I have a cross-correlation matrix, $C_{nm}$, between two sets of variables, and I would like to establish the correspondence between the row and the column variables.
My current approach is to convert the correlation matrix to a connectivity matrix by setting: $$ M_{nm} = \begin{cases} 1, \text{ if } C_{nm} \geq f,\\ 0, \text{ if } C_{nm} < f \end{cases} $$ I then use a home-made algorithm to find all the connected clusters, which fall into the following categories:
- row or column variables not connected to anything
- pairs of row and column variables with one-to-one correspondence
- row/column variable corresponding to several column/row variables
- clusters relating several row and column variables.
I am looking for:
- A standard algorithm for performing such a decomposition. (I encountered Dulmage-Mendelsohn one of the answers to this question, but I am not sure if it does exactly what I need.

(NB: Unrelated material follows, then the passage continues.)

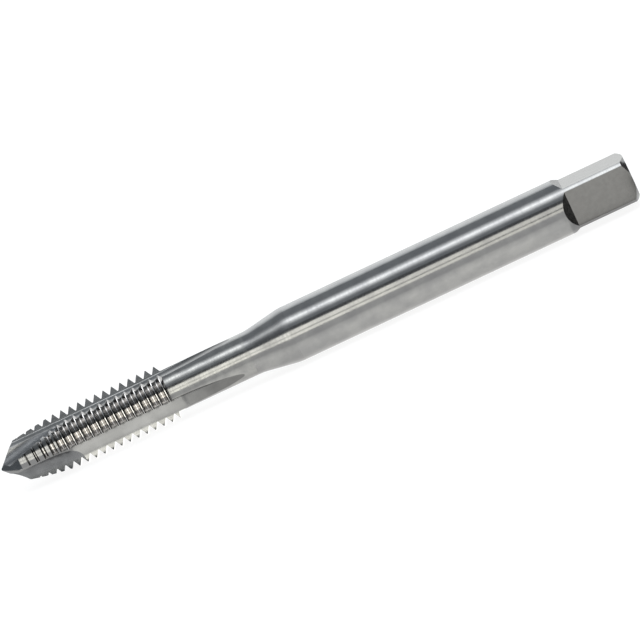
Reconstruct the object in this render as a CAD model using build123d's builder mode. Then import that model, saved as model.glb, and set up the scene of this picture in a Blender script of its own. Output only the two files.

Overall, this question seems similar to what I would like to do, except that it deals with the auto-correlation)
- A way to choose the cutoff $f$, to optilize the splitting into the categories cited above - i.e., minimizing misclassification due to statistical errors (the correlation matrix originates from averaging over a hundred of samples)
- Perhaps a better approach to analyzing (and visualizing) the relations between the two sets of variables.